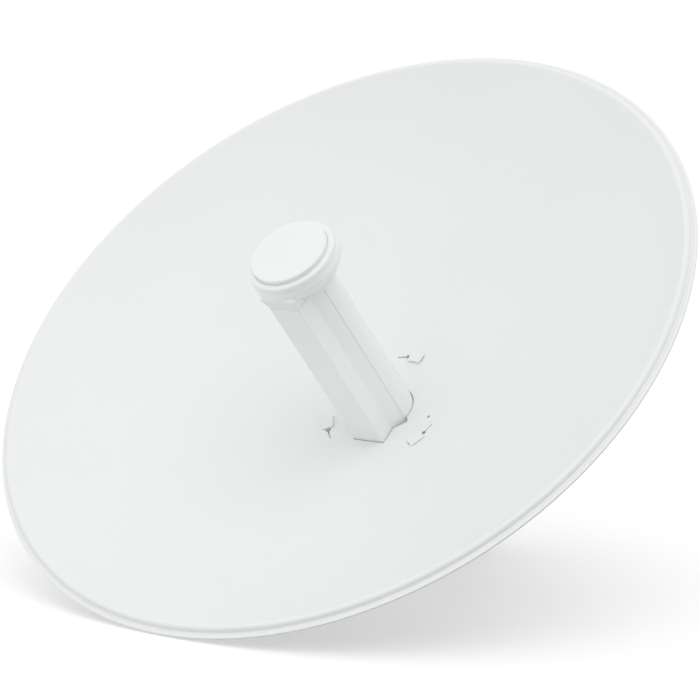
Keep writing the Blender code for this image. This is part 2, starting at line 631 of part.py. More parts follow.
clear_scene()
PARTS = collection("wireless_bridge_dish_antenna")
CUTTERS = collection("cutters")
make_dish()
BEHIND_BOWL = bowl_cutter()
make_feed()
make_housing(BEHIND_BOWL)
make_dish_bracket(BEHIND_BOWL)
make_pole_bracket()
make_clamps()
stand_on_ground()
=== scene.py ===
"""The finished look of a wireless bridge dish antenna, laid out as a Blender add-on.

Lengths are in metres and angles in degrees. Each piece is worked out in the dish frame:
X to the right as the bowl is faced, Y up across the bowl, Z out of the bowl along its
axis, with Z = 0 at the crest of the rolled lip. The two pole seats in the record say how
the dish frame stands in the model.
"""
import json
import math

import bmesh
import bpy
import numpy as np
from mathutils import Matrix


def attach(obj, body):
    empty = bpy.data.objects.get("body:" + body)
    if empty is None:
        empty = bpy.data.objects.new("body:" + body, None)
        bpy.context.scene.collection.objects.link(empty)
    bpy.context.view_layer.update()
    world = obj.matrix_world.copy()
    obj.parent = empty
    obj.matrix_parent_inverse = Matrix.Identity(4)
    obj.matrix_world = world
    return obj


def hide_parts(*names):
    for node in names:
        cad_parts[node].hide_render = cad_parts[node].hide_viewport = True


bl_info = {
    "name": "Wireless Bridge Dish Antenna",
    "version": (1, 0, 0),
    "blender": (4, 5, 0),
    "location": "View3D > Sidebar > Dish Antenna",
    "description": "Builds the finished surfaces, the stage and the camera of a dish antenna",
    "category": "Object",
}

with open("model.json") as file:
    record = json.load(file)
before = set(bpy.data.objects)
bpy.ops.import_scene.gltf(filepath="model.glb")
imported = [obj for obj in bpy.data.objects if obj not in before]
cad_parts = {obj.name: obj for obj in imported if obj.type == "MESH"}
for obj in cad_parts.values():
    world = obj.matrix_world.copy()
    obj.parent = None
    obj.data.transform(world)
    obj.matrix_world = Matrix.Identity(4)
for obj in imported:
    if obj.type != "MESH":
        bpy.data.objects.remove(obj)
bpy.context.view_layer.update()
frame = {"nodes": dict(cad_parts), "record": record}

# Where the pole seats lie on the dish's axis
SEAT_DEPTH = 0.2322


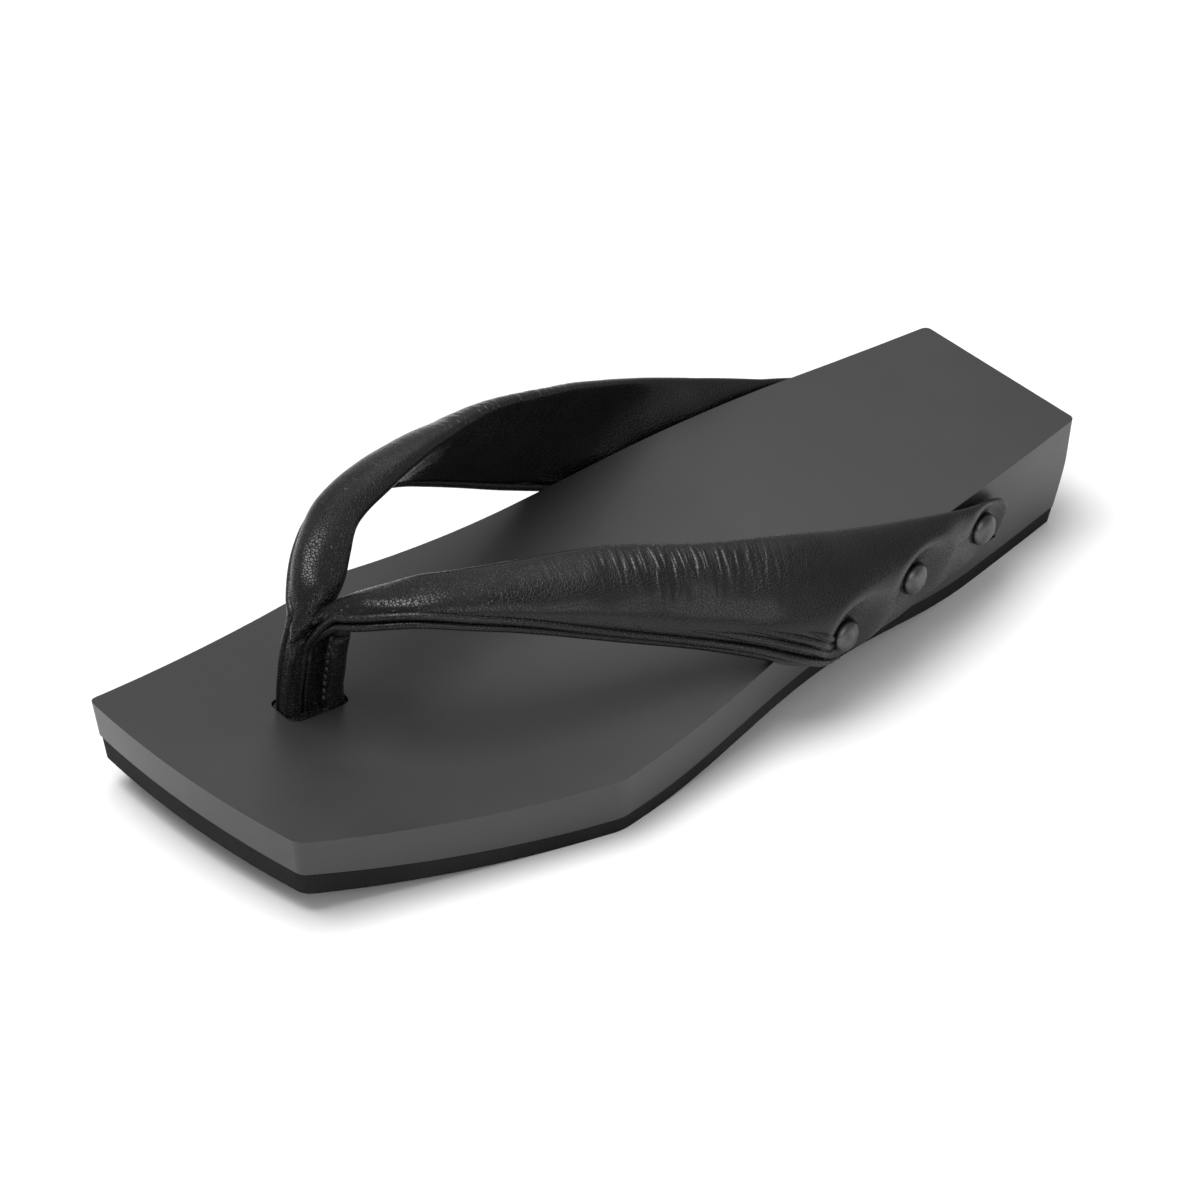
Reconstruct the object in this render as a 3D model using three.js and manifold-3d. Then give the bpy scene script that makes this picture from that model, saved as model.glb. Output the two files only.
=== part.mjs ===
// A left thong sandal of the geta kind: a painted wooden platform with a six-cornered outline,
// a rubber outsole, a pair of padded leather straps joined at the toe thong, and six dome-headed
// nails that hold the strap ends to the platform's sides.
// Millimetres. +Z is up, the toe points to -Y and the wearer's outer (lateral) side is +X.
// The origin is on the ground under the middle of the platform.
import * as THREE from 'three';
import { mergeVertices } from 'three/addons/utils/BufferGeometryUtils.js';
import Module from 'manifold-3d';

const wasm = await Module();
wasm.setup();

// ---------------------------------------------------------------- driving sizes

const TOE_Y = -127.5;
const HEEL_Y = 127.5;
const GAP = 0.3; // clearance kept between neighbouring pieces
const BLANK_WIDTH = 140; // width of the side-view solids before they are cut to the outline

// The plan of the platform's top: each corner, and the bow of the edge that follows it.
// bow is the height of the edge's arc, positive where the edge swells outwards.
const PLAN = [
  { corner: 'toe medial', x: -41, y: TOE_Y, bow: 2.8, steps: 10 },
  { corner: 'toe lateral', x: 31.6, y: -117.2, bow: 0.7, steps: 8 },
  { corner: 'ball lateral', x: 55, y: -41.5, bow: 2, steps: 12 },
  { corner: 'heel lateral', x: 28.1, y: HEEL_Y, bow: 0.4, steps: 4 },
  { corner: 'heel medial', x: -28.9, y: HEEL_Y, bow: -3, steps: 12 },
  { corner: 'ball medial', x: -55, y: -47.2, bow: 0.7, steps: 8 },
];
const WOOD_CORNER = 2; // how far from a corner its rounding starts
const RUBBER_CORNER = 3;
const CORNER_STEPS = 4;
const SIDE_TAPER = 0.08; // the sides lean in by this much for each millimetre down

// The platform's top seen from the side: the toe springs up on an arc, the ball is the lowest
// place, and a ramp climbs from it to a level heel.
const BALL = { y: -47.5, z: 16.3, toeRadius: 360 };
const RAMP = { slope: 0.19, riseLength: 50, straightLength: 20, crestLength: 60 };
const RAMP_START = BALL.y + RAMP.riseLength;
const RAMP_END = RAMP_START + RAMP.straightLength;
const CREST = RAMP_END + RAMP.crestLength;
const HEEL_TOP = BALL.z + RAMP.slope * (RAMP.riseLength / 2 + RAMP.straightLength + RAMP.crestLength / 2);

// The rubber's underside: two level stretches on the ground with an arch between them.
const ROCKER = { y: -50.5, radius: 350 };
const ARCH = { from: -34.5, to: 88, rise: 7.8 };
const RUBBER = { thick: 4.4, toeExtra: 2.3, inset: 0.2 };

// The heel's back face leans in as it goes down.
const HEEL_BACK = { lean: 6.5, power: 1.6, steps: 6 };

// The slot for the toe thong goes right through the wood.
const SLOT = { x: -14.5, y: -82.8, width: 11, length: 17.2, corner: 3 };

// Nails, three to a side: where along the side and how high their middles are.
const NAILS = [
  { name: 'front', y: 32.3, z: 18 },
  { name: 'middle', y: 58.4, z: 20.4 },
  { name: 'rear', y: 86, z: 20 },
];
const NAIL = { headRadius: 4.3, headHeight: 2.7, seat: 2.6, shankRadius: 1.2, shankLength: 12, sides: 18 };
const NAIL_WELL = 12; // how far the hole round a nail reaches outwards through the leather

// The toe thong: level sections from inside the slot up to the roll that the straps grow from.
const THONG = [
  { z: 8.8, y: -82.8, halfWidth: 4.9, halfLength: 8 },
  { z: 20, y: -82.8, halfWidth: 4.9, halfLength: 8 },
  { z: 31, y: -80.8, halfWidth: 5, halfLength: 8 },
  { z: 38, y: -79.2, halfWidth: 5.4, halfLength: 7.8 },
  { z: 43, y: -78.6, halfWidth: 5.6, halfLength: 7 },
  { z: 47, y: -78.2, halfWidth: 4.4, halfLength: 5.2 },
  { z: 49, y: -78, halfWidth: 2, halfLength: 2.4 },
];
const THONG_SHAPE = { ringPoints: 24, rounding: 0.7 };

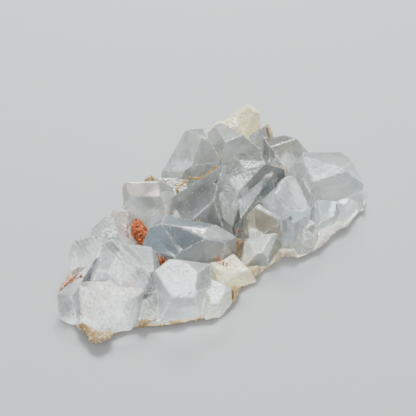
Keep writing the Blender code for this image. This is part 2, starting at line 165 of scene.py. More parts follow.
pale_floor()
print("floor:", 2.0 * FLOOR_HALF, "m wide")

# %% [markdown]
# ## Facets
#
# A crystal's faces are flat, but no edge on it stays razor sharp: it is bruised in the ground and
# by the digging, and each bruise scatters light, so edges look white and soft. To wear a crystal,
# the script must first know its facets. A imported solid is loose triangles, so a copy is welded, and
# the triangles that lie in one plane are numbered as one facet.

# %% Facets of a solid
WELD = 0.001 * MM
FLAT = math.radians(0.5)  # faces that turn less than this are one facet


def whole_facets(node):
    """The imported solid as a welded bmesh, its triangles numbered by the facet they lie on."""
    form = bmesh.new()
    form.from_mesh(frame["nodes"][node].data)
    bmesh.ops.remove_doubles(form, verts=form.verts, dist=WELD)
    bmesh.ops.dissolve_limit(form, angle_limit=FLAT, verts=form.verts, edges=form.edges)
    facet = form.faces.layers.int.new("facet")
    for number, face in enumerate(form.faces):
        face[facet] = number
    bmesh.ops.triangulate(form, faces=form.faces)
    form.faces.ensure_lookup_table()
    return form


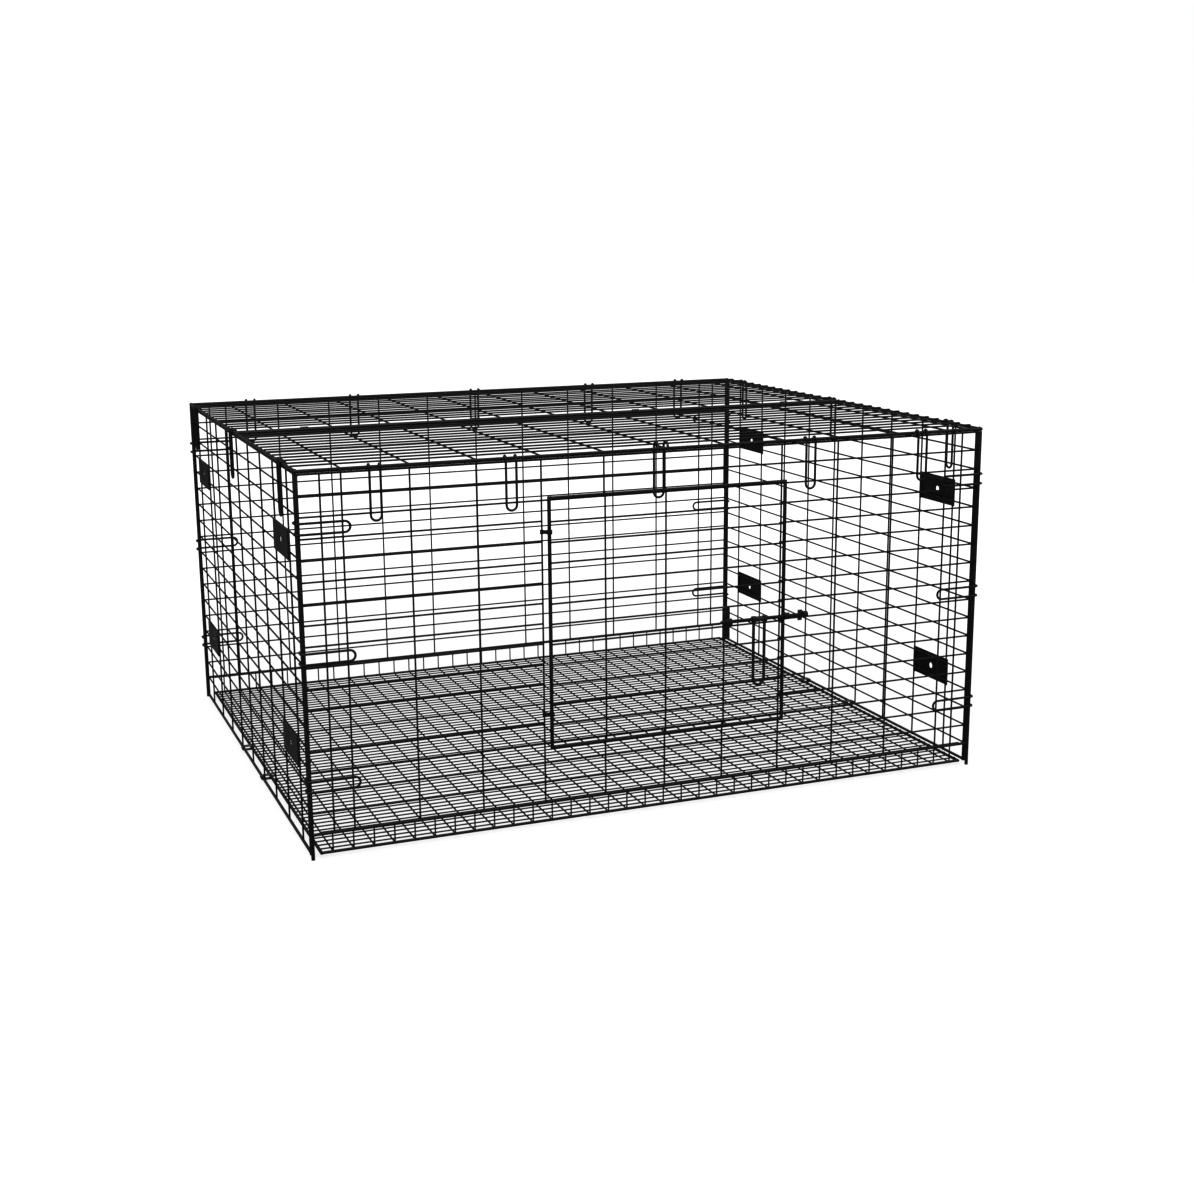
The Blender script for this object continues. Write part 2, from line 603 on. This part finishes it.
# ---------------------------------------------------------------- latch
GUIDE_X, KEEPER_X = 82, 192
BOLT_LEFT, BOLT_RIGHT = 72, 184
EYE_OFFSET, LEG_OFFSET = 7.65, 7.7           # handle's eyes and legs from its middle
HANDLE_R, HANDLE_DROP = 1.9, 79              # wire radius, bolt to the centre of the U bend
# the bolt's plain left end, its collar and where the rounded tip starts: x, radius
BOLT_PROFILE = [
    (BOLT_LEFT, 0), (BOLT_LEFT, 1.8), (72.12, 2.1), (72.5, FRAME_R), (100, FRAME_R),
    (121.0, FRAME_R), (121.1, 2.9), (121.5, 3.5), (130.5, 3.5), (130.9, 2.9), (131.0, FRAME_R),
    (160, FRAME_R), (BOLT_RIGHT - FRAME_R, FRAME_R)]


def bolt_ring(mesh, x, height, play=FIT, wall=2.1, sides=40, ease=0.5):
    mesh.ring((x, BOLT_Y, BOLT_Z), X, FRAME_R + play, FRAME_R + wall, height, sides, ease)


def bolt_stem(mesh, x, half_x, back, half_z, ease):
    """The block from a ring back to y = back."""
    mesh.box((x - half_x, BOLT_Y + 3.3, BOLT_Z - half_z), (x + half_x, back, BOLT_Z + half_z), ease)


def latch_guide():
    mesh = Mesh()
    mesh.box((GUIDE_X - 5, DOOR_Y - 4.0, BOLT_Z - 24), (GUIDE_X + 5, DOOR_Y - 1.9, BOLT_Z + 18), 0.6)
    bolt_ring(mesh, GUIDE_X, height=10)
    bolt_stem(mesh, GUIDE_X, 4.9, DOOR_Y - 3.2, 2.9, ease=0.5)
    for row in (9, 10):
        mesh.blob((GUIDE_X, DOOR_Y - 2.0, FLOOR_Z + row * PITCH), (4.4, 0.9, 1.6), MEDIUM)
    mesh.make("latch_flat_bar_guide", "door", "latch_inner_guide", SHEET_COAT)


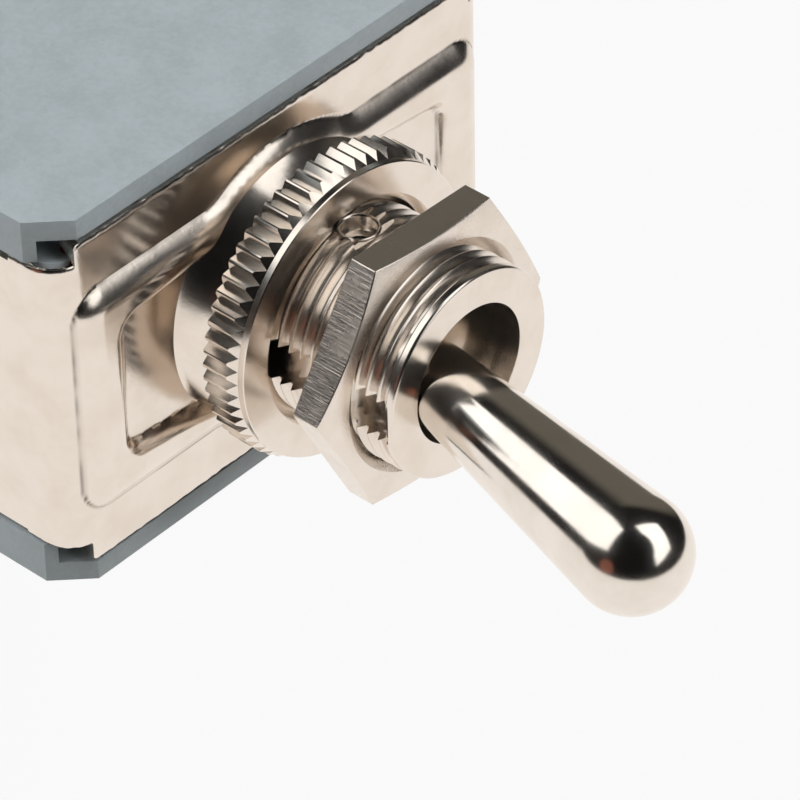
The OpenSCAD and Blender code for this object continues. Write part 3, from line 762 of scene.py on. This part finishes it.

···

**SHORT PROBLEM**
Return the entries above unchanged, starting at the first line and stopping after the line with "stand_on_ground()".

**PROBLEM SOLUTION**
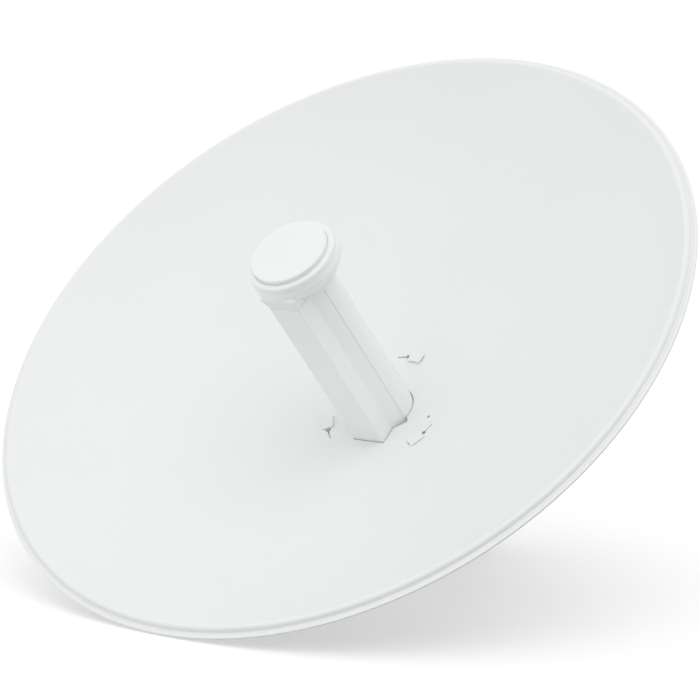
Keep writing the Blender code for this image. This is part 2, starting at line 631 of part.py. More parts follow.
clear_scene()
PARTS = collection("wireless_bridge_dish_antenna")
CUTTERS = collection("cutters")
make_dish()
BEHIND_BOWL = bowl_cutter()
make_feed()
make_housing(BEHIND_BOWL)
make_dish_bracket(BEHIND_BOWL)
make_pole_bracket()
make_clamps()
stand_on_ground()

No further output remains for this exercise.